Aux côtés du petit cordonnier Böhme, se trouvaient, outre Martin Moller, le pasteur, un groupe de rosicruciens (von Sercha et Beer), « “Tobias Kober, un ‘médecin’ très versé dans les écrits paracelsiens, alchimiques et mystiques” [Wehr, 29], puis en 1617, l’occultiste Rose-Croix Balthasar Walter, (… qui) fournit un lien entre les initiés musulmans, égyptiens et la kabbale théosophique »16. Enfin on trouve Abraham von Frankenberg, qui sera le biographe de Böhme.

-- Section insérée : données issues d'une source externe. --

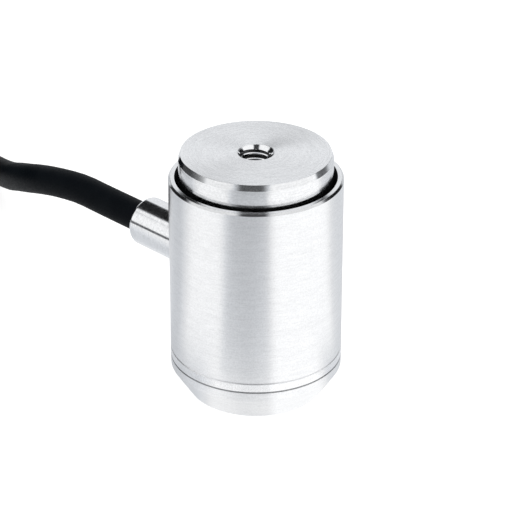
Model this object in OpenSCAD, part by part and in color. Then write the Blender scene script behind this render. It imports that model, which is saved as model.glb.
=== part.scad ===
// Canister load cell with a threaded load head, a threaded foot and a fixed cable.
// Origin: centre of the foot's flat face. +Z points to the load face, and the cable leaves along -X.

/* [Overall] */
// Height from the foot's face to the load face
overall_h = 45; // [43:0.5:50]
// How far the load head stands out of the casing
head_rise = 4.4; // [3.5:0.1:6]

/* [Casing] */
// Outside diameter of the casing, its collar and the foot's band
casing_d = 30; // [29.5:0.5:34]
// Wall of the casing below the diaphragm's seat
casing_wall = 1.8; // [1.6:0.1:2]
// Wall of the casing at its open rim
rim_wall = 1.05; // [0.85:0.05:1.2]
// Chamfer on the rim's outer edge
rim_chamfer = 0.35; // [0.2:0.05:0.5]
// Depth of the diaphragm's seat below the rim
seat_depth = 6.6; // [5.5:0.1:7]
// Chamfers that show as the fine line of the weld
weld_chamfer = 0.12; // [0.08:0.02:0.2]

/* [Foot] */
// Radial width of the foot's lowest edge
foot_edge_w = 0.6; // [0.4:0.1:1]
// Height of the foot's lowest edge
foot_edge_h = 0.9; // [0.6:0.1:1.2]
// Radial width of the foot's taper
foot_taper_w = 2.5; // [1.5:0.1:3]
// Height of the foot's taper
foot_taper_h = 3.9; // [3:0.1:4.5]
// Height of the straight band above the taper
foot_band_h = 1.55; // [1:0.05:2.5]
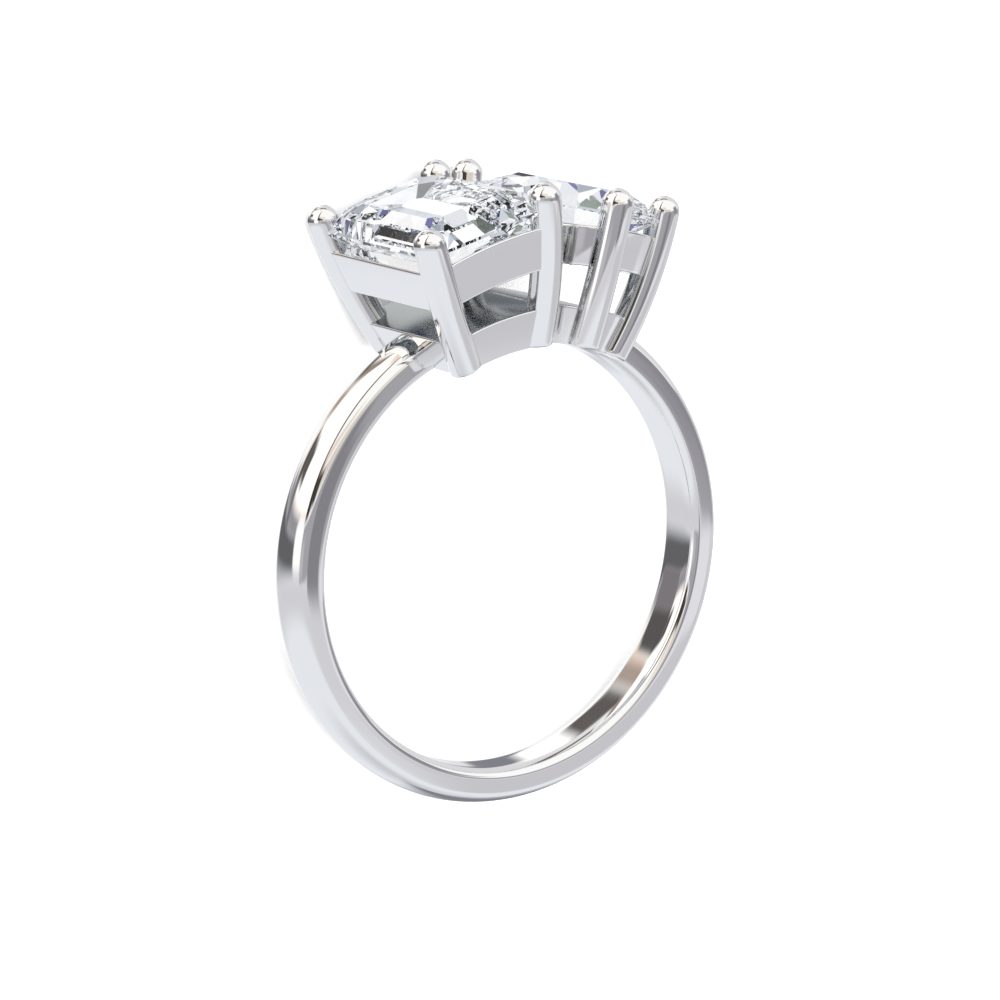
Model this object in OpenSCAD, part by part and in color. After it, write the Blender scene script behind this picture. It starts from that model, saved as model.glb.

D’après Alain Pascal, ce serait « le Grand Maître Walter et le kabbaliste Frankenberg »17 « qui persuadent Boehme qu’il est un autre Luther, un prophète de la seconde Réforme » et ce seraient eux le ‘Christ’ et la ‘Vierge’ qui auraient parlé à l’aurore au personnage falsifié Böhme.18

La question qui reste en suspens est : qui furent les ghost writers de Steiner ?, outre sa collègue et deuxième femme, Marie von Sievers, puisqu’on ne peut décemment pas penser que le cinquantenaire ait enfin trouvé une utilité au fait de converser avec les morts en les exploitant…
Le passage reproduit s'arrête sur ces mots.